Bain is a private company, meaning it has no obligation to reveal its practices. It has never made public a list of companies it has purchased (nor would Bain or the Romney campaign comment for this story).

So in January, the Wall Street Journal did its best to piece together Romney's track record, reviewing 77 investments made under his direction. It turned out that nearly one in three of the companies experienced severe financial trouble. One in five wound up in bankruptcy.

The more telling figure: Of Romney's 10 biggest moneymakers, he ultimately destroyed four of them, leaving bankruptcy judges to clean up the mess.

As Foster sees it, Romney was an early pioneer of gaming the system. It would take another decade before large banks used many of the same principles to detonate the mortgage industry.

"The great irony is that his entire management experience at Bain Capital is buying companies and loading them up with debt and then looting the balance sheet," Foster says. "It's the very model that drove the American economy off the cliff then left other people to manage the wreckage."

...[I]f Romney played the friendly politician, kindness wasn't his specialty at Bain. Rewarding CEOs with huge bonuses, he was generous to ranking executives. Yet he tended to treat those below his pay grade as little more than machinery.

Romney has claimed to have created 100,000 jobs at Bain and says that providing work for Americans was a primary company goal.

He cites Domino's, Sports Authority, and Staples, companies that added jobs after Bain bought in.

But Bain bought Domino's just months before Romney left to run the Salt Lake City Olympics, meaning someone else created those jobs. And he didn't manage Staples or Sports Authority; Bain was a minority investor.

By Romney's logic, any large investor-- say, the Texas teachers' pension fund-- also creates hundreds of thousands of jobs. The boast is so foolish that his campaign has since backed away from it.

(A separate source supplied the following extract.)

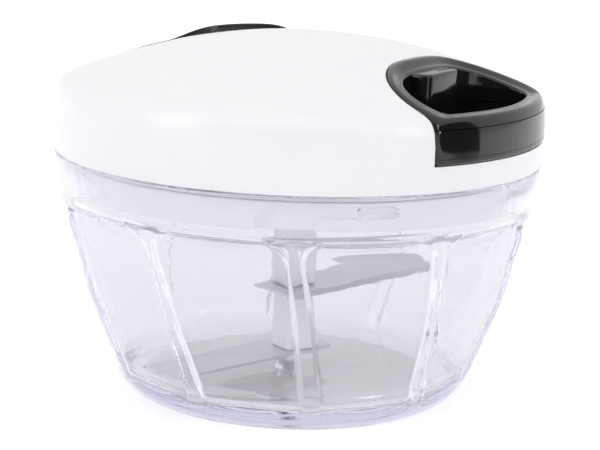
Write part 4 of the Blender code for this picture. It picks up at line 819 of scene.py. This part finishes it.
def make_lid_shell(material):
    """The domed shell, with the pockets of both grips and the bosses for its screws."""
    outer = [(share * RIM_RADIUS, dome_height(share * RIM_RADIUS)) for share in map(math.sin, quarter(60))]
    outer += [(RIM_RADIUS, z) for z in (0.0740, 0.0720, 0.0690, 0.0654)]
    outer += [(RIM_RADIUS - HAIR, 0.0650), (RIM_RADIUS - 5 * HAIR, LID_LOW), (RIM_RADIUS - LID_WALL, LID_LOW)]

    def under(depth):
        return [(share * (RIM_RADIUS - depth), dome_height(share * RIM_RADIUS) - depth)
                for share in map(math.sin, quarter(24))]

    shell = solid("lid_shell_dome", spun(outer + under(LID_WALL)[::-1], 360))
    half = LID_WALL / 2
    room = [*under(half), (RIM_RADIUS - half, 0.0670), (0, 0.0670)]
    for azimuth in (HANDLE_AZIMUTH, REAR_AZIMUTH):
        block = prism(pocket_outline(POCKET_GROWTH), POCKET_UNDER, ABOVE_ALL)
        body = solid("pocket_body", block, in_grip_frame(azimuth))
        carve(body, solid("room", spun(room, 120)), operation='INTERSECT')
        carve(shell, body, operation='UNION')
    for azimuth in COVER_SCREW_AZIMUTHS:
        lie, top = at_cover_screw(azimuth), dome_height(COVER_SCREW_REACH) - 0.0014
        carve(shell, rod(0.0036, top, 0.0683, 32, lie, 0.0034), operation='UNION')
        carve(shell, rod(SCREW_HOLE, 0.0780, 0.0640, 16, lie))
    carve(shell, rod(0.0048, 0.0949, 0.0880, 40, foot=0.0046), operation='UNION')
    carve(shell, rod(0.0028, 0.0923, 0.0860, 32))
    for azimuth in (HANDLE_AZIMUTH, REAR_AZIMUTH):
        room = prism(pocket_outline(POCKET_PLAY), POCKET_FLOOR, ABOVE_ALL)
        carve(shell, solid("pocket", room, in_grip_frame(azimuth)))
    carve(shell, rod(0.0026, 0.0278, 0.0342, 32, in_grip_frame(HANDLE_AZIMUTH) @ along_cord()))
    for side in (-1, 1):
        carve(shell, screw_way(0.0753, 0.0703, 0.0649, at_grip_screw(REAR_AZIMUTH, side)))
    dress(shell, material, "lid", "lid_shell", angle=28)


GROOVE_HALF_MOUTH = 0.0074
GROOVE_LOW = 0.0590
GROOVE_HIGH = 0.0623
GROOVE_TURN = 0.0020
GROOVE_AZIMUTH = -2.4
GROOVE_SWEEP = math.radians(20.9)
GROOVE_PLAY = 0.0005
WELL_RADIUS = 0.0272
GUARD_RADIUS = 0.0095
SEAL_INNER = 0.0596
SEAL_LOW = 0.0629
SEAL_HIGH = 0.0644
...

Even Kaplan admits that private equity firms rarely create jobs. Workers are seen as costs, and costs are the enemy. According to Kosman, Romney was in truth among the most heinous job-killers of them all.

While writing his book, Kosman conducted an interview with a Bain managing partner. The man told him that when Bain was about to buy a company, its partners would hold a meeting. "He said that about half the time [they] would talk about cutting workers," Kosman says. "They would never talk about adding workers. He said that job growth was never part of the plan."

That claim was buttressed by the Associated Press, which studied 45 companies bought by Bain during Romney's first decade. It found that 4,000 workers lost their jobs. The real figure is likely thousands higher, since the analysis didn't account for bankruptcies and factory and store closings.

...Romney refuses to discuss most of the companies he purchased at Bain, nor will he release his tax records from those years. As a result, voters are left to make their own call on his catalog of creative destruction-- and what he might be like as president.

Romney has professed his admiration for Ronald Reagan. But judging by his business history, the president he most resembles is Vladimir Putin. Romney has devoted his life to ensuring that every last penny rises to a few hands at the top. And like Putin, he has never shown much concern for the countrymen he tramples along the way.

"The word 'oligarchy' comes to mind," says Michael Keating when asked to envision a Romney presidency.

Keating is a former business consultant and executive at Bertelsmann, a multinational investment firm that operates in 63 countries. He asserts that men like Romney "hide their antisocial actions behind a rhetoric of free-market capitalist platitudes. But in the end, it's all about the bottom line-- and only their own bottom line..."

"I don't think Romney is so much dangerous as he is unimaginative," Keating adds. "And in the world we live in, that amounts to the same thing."